Air Corps toxic chemical exposure victims don't have confidence in Tánaiste 

Air Corps toxic chemical exposure victims don't have confidence in Tánaiste 

Gavin Tobin. Picture: Larry Cummins

Survivors of exposure to toxic chemicals while in the Air Corps say they are not confident Micheál Martin can steer urgent change needed to reform the Defence Forces.

They say this is because he knew more than six years ago the extent of abuse in the Air Corps.

Whistleblowers say they briefed Mr Martin numerous times, and he in turn assured them he would support them in their fight for health and other supports needed because of their exposure to hazardous chemicals.
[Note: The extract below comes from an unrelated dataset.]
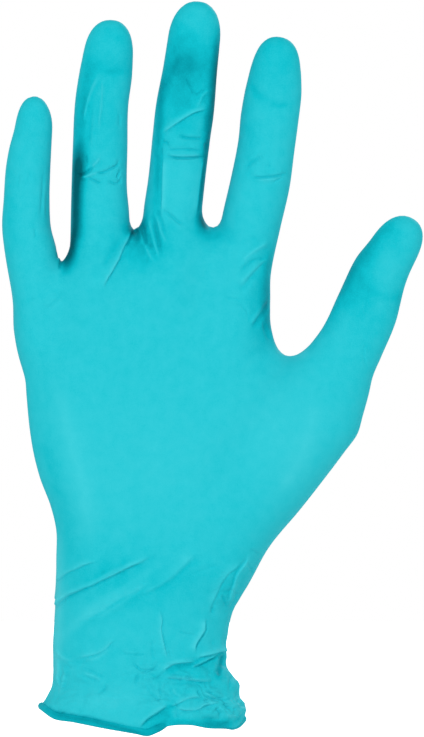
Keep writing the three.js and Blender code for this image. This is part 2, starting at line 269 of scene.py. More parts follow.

“I don’t think I have confidence in his ability to really deal with issues raised about the Air Corps and what was going on,” Gavin Tobin, a former aircraft mechanic who was exposed to dangerous chemicals when he was in the Air Corps, said.

When he was in opposition in 2017, we met him and he was fully briefed on abusive behaviour and members being exposed to chemicals. He knew all about it and was even prepared to attack the Government at the time.

“But if he can approve of a statutory process now, what has he been doing over the past six years? Why didn’t he set up an inquiry when he became Taoiseach?”

Mr Tobin, whose exposure to chemicals has severely damaged his health, initiated legal action against the Air Corps in 2013 after his case was reviewed by the personal injuries board.

His is a test case and is one of a number that have been launched by Air Corps members who claim their health was damaged due to exposure to chemicals.

Some of them, like Mr Tobin, were victims of a practice known as “tubbing”, which was referenced in the Independent Review Group report into abuse in the Defence Forces.

This is the practice where Air Corps personnel were dumped into barrels filled with a “combination of chemicals, oil, aeroplane fuel” and even dead animal carcasses for punishment, or initiation ceremonies.

The IRG report described as “particularly alarming” the failure to acknowledge or deal with claims of injury and serious health problems arising from exposure to hazardous chemicals in the Air Corps.

It has recommended that a statutory “fact-finding process” be initiated to identify systemic failures in the Defence Forces complaints system.

This should, the panel noted, see whether there have been issues raised in the investigation of complaints concerning health and safety issues in the Air Corps in relation to the maintenance and use of hazardous chemicals and the investigation of air accidents.

It also noted that on foot of complaints concerning health and safety in the Air Corps, a health and safety audit unearthed “numerous serious allegations of wrongdoing”.

Survivors, like Mr Tobin, reported cases of cancers and infertility allegedly arising from poor work practices.

Back in February 2017, when he was leader of the then opposition, Mr Martin demanded to know why it was taking the government so long to respond to allegations made by a number of whistleblowers.

He also asked if the government would commission an independent board of inquiry into an issue that he said he believed “could represent a serious scandal”.

He also attacked as “unacceptable” the response by the State.